(Records from a data collection)
[BEGIN]
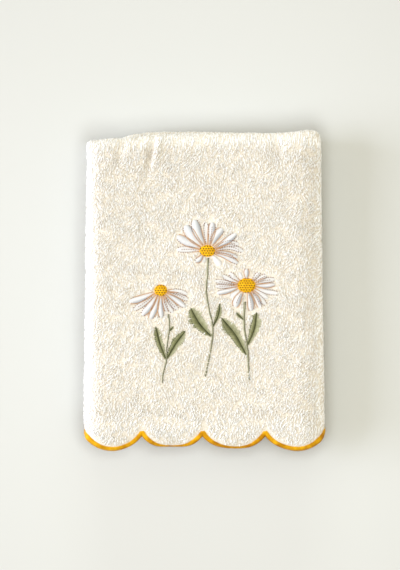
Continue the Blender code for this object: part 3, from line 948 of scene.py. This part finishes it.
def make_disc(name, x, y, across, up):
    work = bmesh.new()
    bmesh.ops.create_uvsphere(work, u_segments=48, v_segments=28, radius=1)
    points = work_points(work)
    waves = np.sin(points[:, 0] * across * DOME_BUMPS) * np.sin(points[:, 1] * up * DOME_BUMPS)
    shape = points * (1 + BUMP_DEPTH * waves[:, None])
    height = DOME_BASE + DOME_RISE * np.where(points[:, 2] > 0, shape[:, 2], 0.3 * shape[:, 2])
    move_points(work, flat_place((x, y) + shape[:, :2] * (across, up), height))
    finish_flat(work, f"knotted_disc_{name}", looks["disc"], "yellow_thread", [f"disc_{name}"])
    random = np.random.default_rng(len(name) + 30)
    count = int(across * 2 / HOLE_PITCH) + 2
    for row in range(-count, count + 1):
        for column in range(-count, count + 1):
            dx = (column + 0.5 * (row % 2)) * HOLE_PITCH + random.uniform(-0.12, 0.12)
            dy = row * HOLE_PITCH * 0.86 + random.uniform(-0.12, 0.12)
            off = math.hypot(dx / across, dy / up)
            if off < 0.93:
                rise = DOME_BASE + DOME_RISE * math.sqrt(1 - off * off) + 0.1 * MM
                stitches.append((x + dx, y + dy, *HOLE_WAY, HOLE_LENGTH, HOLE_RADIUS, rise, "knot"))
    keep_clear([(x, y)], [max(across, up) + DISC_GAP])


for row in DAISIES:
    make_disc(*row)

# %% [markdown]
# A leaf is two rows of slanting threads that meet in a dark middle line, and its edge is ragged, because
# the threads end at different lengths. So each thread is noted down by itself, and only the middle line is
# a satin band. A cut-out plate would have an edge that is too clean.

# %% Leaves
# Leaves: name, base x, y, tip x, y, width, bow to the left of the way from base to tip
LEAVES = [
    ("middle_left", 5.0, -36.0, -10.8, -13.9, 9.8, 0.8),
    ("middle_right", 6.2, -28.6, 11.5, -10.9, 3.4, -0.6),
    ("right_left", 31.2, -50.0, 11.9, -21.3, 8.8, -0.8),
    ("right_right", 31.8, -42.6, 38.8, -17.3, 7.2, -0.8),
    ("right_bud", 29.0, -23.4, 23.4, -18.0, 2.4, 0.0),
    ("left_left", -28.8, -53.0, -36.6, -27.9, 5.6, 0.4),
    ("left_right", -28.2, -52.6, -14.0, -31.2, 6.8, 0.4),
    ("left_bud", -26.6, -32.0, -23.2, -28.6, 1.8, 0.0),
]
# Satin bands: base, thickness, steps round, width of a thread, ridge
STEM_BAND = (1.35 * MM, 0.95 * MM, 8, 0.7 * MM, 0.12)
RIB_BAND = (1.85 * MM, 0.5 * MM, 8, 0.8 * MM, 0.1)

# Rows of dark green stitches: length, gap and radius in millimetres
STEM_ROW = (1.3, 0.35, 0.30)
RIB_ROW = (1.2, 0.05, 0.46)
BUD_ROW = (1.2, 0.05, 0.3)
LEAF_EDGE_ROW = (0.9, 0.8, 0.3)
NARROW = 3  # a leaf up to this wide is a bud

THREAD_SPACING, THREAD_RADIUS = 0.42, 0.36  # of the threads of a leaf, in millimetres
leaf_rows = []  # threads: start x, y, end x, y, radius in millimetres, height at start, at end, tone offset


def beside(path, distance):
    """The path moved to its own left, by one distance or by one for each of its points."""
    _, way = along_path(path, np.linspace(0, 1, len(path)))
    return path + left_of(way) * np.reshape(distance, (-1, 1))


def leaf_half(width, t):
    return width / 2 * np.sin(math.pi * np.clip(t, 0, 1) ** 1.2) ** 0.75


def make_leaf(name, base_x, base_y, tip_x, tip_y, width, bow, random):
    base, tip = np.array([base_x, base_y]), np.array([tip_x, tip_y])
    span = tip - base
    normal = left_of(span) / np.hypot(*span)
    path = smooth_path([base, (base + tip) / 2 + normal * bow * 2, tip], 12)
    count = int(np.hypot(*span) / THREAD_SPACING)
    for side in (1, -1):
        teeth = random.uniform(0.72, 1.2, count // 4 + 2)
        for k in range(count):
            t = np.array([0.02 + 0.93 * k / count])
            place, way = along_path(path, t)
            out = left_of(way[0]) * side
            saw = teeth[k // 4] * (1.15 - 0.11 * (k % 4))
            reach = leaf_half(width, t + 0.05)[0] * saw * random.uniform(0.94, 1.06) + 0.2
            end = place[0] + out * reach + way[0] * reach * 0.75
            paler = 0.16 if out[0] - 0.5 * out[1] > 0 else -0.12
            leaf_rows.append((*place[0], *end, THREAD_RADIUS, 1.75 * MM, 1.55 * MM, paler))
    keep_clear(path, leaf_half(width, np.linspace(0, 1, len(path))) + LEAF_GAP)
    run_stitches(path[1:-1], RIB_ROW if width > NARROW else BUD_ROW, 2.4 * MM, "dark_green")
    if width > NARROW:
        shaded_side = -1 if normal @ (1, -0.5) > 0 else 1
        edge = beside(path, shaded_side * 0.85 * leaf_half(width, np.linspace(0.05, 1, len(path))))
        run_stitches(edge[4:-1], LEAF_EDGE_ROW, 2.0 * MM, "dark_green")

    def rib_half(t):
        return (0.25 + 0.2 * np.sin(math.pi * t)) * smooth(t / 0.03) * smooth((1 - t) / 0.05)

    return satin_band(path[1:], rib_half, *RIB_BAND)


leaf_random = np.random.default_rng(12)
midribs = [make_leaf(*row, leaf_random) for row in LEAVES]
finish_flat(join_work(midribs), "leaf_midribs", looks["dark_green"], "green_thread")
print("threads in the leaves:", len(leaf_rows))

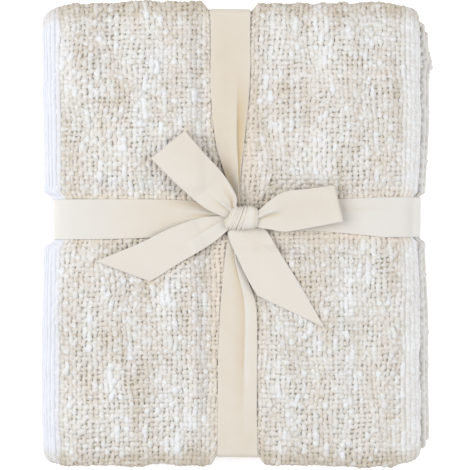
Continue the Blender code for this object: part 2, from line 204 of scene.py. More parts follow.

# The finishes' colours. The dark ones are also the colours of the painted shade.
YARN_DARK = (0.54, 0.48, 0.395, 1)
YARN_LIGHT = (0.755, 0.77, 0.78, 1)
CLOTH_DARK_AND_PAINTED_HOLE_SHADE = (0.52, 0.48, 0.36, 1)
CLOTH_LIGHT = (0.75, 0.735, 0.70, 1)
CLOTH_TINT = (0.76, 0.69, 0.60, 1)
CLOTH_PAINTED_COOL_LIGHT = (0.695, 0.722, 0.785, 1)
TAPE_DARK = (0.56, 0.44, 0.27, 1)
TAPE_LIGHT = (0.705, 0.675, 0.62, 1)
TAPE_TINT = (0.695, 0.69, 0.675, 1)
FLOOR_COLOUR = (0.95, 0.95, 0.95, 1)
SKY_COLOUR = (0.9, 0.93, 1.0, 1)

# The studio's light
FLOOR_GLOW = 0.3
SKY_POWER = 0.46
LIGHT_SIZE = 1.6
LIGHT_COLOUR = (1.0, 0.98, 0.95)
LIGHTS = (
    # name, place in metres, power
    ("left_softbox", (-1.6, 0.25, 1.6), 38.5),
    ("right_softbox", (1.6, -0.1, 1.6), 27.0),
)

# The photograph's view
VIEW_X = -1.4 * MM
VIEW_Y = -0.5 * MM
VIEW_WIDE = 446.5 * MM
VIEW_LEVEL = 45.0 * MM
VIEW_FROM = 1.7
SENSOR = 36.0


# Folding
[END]
THE REQUEST:
Quote all the records. Keep every word exact.

COMPLETED EXERCISE:
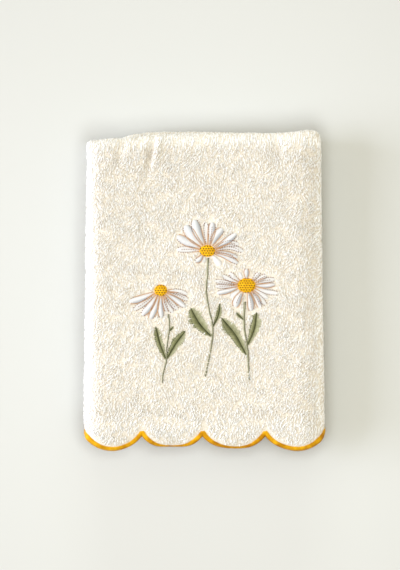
Continue the Blender code for this object: part 3, from line 948 of scene.py. This part finishes it.
def make_disc(name, x, y, across, up):
    work = bmesh.new()
    bmesh.ops.create_uvsphere(work, u_segments=48, v_segments=28, radius=1)
    points = work_points(work)
    waves = np.sin(points[:, 0] * across * DOME_BUMPS) * np.sin(points[:, 1] * up * DOME_BUMPS)
    shape = points * (1 + BUMP_DEPTH * waves[:, None])
    height = DOME_BASE + DOME_RISE * np.where(points[:, 2] > 0, shape[:, 2], 0.3 * shape[:, 2])
    move_points(work, flat_place((x, y) + shape[:, :2] * (across, up), height))
    finish_flat(work, f"knotted_disc_{name}", looks["disc"], "yellow_thread", [f"disc_{name}"])
    random = np.random.default_rng(len(name) + 30)
    count = int(across * 2 / HOLE_PITCH) + 2
    for row in range(-count, count + 1):
        for column in range(-count, count + 1):
            dx = (column + 0.5 * (row % 2)) * HOLE_PITCH + random.uniform(-0.12, 0.12)
            dy = row * HOLE_PITCH * 0.86 + random.uniform(-0.12, 0.12)
            off = math.hypot(dx / across, dy / up)
            if off < 0.93:
                rise = DOME_BASE + DOME_RISE * math.sqrt(1 - off * off) + 0.1 * MM
                stitches.append((x + dx, y + dy, *HOLE_WAY, HOLE_LENGTH, HOLE_RADIUS, rise, "knot"))
    keep_clear([(x, y)], [max(across, up) + DISC_GAP])


for row in DAISIES:
    make_disc(*row)

# %% [markdown]
# A leaf is two rows of slanting threads that meet in a dark middle line, and its edge is ragged, because
# the threads end at different lengths. So each thread is noted down by itself, and only the middle line is
# a satin band. A cut-out plate would have an edge that is too clean.

# %% Leaves
# Leaves: name, base x, y, tip x, y, width, bow to the left of the way from base to tip
LEAVES = [
    ("middle_left", 5.0, -36.0, -10.8, -13.9, 9.8, 0.8),
    ("middle_right", 6.2, -28.6, 11.5, -10.9, 3.4, -0.6),
    ("right_left", 31.2, -50.0, 11.9, -21.3, 8.8, -0.8),
    ("right_right", 31.8, -42.6, 38.8, -17.3, 7.2, -0.8),
    ("right_bud", 29.0, -23.4, 23.4, -18.0, 2.4, 0.0),
    ("left_left", -28.8, -53.0, -36.6, -27.9, 5.6, 0.4),
    ("left_right", -28.2, -52.6, -14.0, -31.2, 6.8, 0.4),
    ("left_bud", -26.6, -32.0, -23.2, -28.6, 1.8, 0.0),
]
# Satin bands: base, thickness, steps round, width of a thread, ridge
STEM_BAND = (1.35 * MM, 0.95 * MM, 8, 0.7 * MM, 0.12)
RIB_BAND = (1.85 * MM, 0.5 * MM, 8, 0.8 * MM, 0.1)

# Rows of dark green stitches: length, gap and radius in millimetres
STEM_ROW = (1.3, 0.35, 0.30)
RIB_ROW = (1.2, 0.05, 0.46)
BUD_ROW = (1.2, 0.05, 0.3)
LEAF_EDGE_ROW = (0.9, 0.8, 0.3)
NARROW = 3  # a leaf up to this wide is a bud

THREAD_SPACING, THREAD_RADIUS = 0.42, 0.36  # of the threads of a leaf, in millimetres
leaf_rows = []  # threads: start x, y, end x, y, radius in millimetres, height at start, at end, tone offset


def beside(path, distance):
    """The path moved to its own left, by one distance or by one for each of its points."""
    _, way = along_path(path, np.linspace(0, 1, len(path)))
    return path + left_of(way) * np.reshape(distance, (-1, 1))


def leaf_half(width, t):
    return width / 2 * np.sin(math.pi * np.clip(t, 0, 1) ** 1.2) ** 0.75


def make_leaf(name, base_x, base_y, tip_x, tip_y, width, bow, random):
    base, tip = np.array([base_x, base_y]), np.array([tip_x, tip_y])
    span = tip - base
    normal = left_of(span) / np.hypot(*span)
    path = smooth_path([base, (base + tip) / 2 + normal * bow * 2, tip], 12)
    count = int(np.hypot(*span) / THREAD_SPACING)
    for side in (1, -1):
        teeth = random.uniform(0.72, 1.2, count // 4 + 2)
        for k in range(count):
            t = np.array([0.02 + 0.93 * k / count])
            place, way = along_path(path, t)
            out = left_of(way[0]) * side
            saw = teeth[k // 4] * (1.15 - 0.11 * (k % 4))
            reach = leaf_half(width, t + 0.05)[0] * saw * random.uniform(0.94, 1.06) + 0.2
            end = place[0] + out * reach + way[0] * reach * 0.75
            paler = 0.16 if out[0] - 0.5 * out[1] > 0 else -0.12
            leaf_rows.append((*place[0], *end, THREAD_RADIUS, 1.75 * MM, 1.55 * MM, paler))
    keep_clear(path, leaf_half(width, np.linspace(0, 1, len(path))) + LEAF_GAP)
    run_stitches(path[1:-1], RIB_ROW if width > NARROW else BUD_ROW, 2.4 * MM, "dark_green")
    if width > NARROW:
        shaded_side = -1 if normal @ (1, -0.5) > 0 else 1
        edge = beside(path, shaded_side * 0.85 * leaf_half(width, np.linspace(0.05, 1, len(path))))
        run_stitches(edge[4:-1], LEAF_EDGE_ROW, 2.0 * MM, "dark_green")

    def rib_half(t):
        return (0.25 + 0.2 * np.sin(math.pi * t)) * smooth(t / 0.03) * smooth((1 - t) / 0.05)

    return satin_band(path[1:], rib_half, *RIB_BAND)


leaf_random = np.random.default_rng(12)
midribs = [make_leaf(*row, leaf_random) for row in LEAVES]
finish_flat(join_work(midribs), "leaf_midribs", looks["dark_green"], "green_thread")
print("threads in the leaves:", len(leaf_rows))

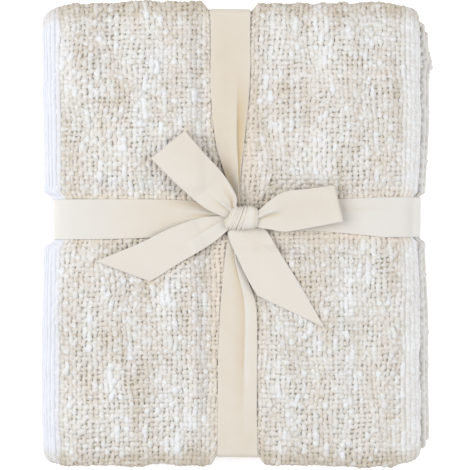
Continue the Blender code for this object: part 2, from line 204 of scene.py. More parts follow.

# The finishes' colours. The dark ones are also the colours of the painted shade.
YARN_DARK = (0.54, 0.48, 0.395, 1)
YARN_LIGHT = (0.755, 0.77, 0.78, 1)
CLOTH_DARK_AND_PAINTED_HOLE_SHADE = (0.52, 0.48, 0.36, 1)
CLOTH_LIGHT = (0.75, 0.735, 0.70, 1)
CLOTH_TINT = (0.76, 0.69, 0.60, 1)
CLOTH_PAINTED_COOL_LIGHT = (0.695, 0.722, 0.785, 1)
TAPE_DARK = (0.56, 0.44, 0.27, 1)
TAPE_LIGHT = (0.705, 0.675, 0.62, 1)
TAPE_TINT = (0.695, 0.69, 0.675, 1)
FLOOR_COLOUR = (0.95, 0.95, 0.95, 1)
SKY_COLOUR = (0.9, 0.93, 1.0, 1)

# The studio's light
FLOOR_GLOW = 0.3
SKY_POWER = 0.46
LIGHT_SIZE = 1.6
LIGHT_COLOUR = (1.0, 0.98, 0.95)
LIGHTS = (
    # name, place in metres, power
    ("left_softbox", (-1.6, 0.25, 1.6), 38.5),
    ("right_softbox", (1.6, -0.1, 1.6), 27.0),
)

# The photograph's view
VIEW_X = -1.4 * MM
VIEW_Y = -0.5 * MM
VIEW_WIDE = 446.5 * MM
VIEW_LEVEL = 45.0 * MM
VIEW_FROM = 1.7
SENSOR = 36.0


# Folding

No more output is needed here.